A superb way to end a perfect evening.
Kuşadasi is a fun port, with multiple traders right at the dockside, all with a catch-cry to attract attention. The silk rugs, made from millions of silkworms, are exquisite.
Earlier, on our initial boarding, we were warmly greeted by our stateroom hostess with a glass of champagne and a choice of fragrant soaps. The mini fridge was stocked with our choice of alcohol and soft drink previously nominated when we checked in online. All food and drink is included on a Seabourn cruise.
On the second day of the cruise, we were surprised when waiters we didn’t recognise welcomed us by name, both at breakfast and lunch as well as the evening meal. All staff are encouraged to learn and remember passengers’ names – it’s all part of the award-winning Seabourn service.
With the random seating at night we were given the alternative of dining alone or with others and we always chose the latter. Lasting friendships are forged from chance meetings on ships. The very efficient maître d’ had an uncanny knack of combining pairs or even groups so that our evening meals, apart from the wonderful food, were always congenial and informative affairs. And the arm-in-arm escort to the table with the waiter or waitress is a pleasant touch.
Occasionally we received an invitation to dine at a table hosted by one of the ship’s staff. We had meals with a comedian, musician, the doctor, Hotel Manager and ship’s Captain, David Bathgate who proved a charming host. On these evenings partners are separated, sitting at different ends of the table – which can be interesting – depending on the luck of the draw. Sitting at a hosted table is optional, but we always accepted the invitation and were generally fortunate in the match-ups.
In the Greek Islands, the ship was due to arrive at Santorini on one day and Mykonos the next. However, Captain Bathgate learned that on the days we were due in each respective port, so were three other large ships. So he swapped days. It was a masterstroke. We had the two locations to ourselves.
The seas were whipping up as we strolled along the Mykonos foreshore, with the distinctive white painted grout between the stones, and by the time we left port, the seas were rough. So rough that the big ships couldn’t tie up the next day and their passengers missed Mykonos altogether. Thanks to Captain Bathgate and Seabourn’s flexibility, we were tendered in to Santorini, dubbed the most popular island in Greece, in perfect weather. Instances like this set Seabourn apart.

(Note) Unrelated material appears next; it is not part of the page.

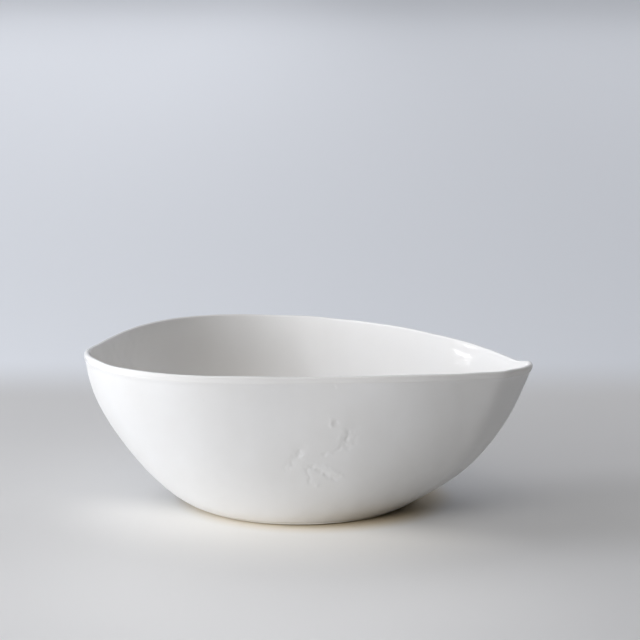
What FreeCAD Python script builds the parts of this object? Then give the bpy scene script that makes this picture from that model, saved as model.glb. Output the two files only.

We chose to ride the cable car to the town perched precariously on top of a hill and walk back down the donkey track. The donkeys carrying tourists all looked well fed and cared for. A cleaner with bucket and shovel quickly pounced on anything left on the track.
Into the Black
Rowdy, thriving Istanbul with its mosques, bazaars, bargains, delicious Turkish delight and copious offers of cups of tea, is a shopper’s paradise where bargaining is almost the national sport. A good starting point for negotiation is to offer about half the asking price and work toward meeting half way. It is fun and expected, so have no qualms at getting the best price possible.
Our first port in The Black Sea, the charming UNESCO-listed World Heritage Site of Nessebar in Bulgaria, is known as the ‘Pearl of the Black Sea’ and has a shimmering lustre of its own. After arriving by tender, we wandered through the winding maze of cobblestone streets, past churches dating back to the 5th century and admired the wares of the street sellers. Basically a fishing village, the picturesque town also relies on tourism for income.
Back on board our luxury ship, we enjoy the touch of formality in the main dining room. The atmosphere on formal nights, when most guests get “dolled up” in their finery, with tuxedos and black tie for gents and an evening gown for the ladies, is the pinnacle of elegant cruising. Jackets for gentlemen are required on many nights, while slacks and shirt suffice on others – but never jeans or shorts.
Seabourn Odyssey features one of the largest spas in a cruise ship; and a built-in marina. The 11 decks include two swimming pools, six outdoor whirlpools, water sports from the marina and a private diamond showroom. The Retreat features a nine-hole mini golf course, a giant chessboard and shuffleboard. •
Photography by Barry O’Brien and Michel Verdure
We flew Emirates to Athens and from Istanbul. Flights depart daily and route through Dubai. 1300-303-777; emirates.com
A 14-night cruise from Athens to Istanbul on Seabourn Odyssey departs 5 September, 2015, and includes calls to Mykonos, Kuşadasi and Nessebar.
• Seabourn: 132-402; seabourn.com
Where to Stay
In Athens we stayed at the Athens Gate Hotel. A full breakfast was included and the dining room overlooked the Acropolis. It was a short walk from the famous Plaka, the oldest area of Athens. +30-210/9238-302; athensgate.gr
• Taxis are inexpensive in Athens and the best way to see the sights.
• Our flight from Istanbul left in the late afternoon and Seabourn arranged a driver/guide after disembarking to show us the city and transport us to the airport. This was another great Seabourn service.
Where to Eat
The Plaka is filled with interesting shops and reasonably priced eating places. We shared a huge combination chicken and lamb yiros plate, with a soft drink and coffee for 20 euros.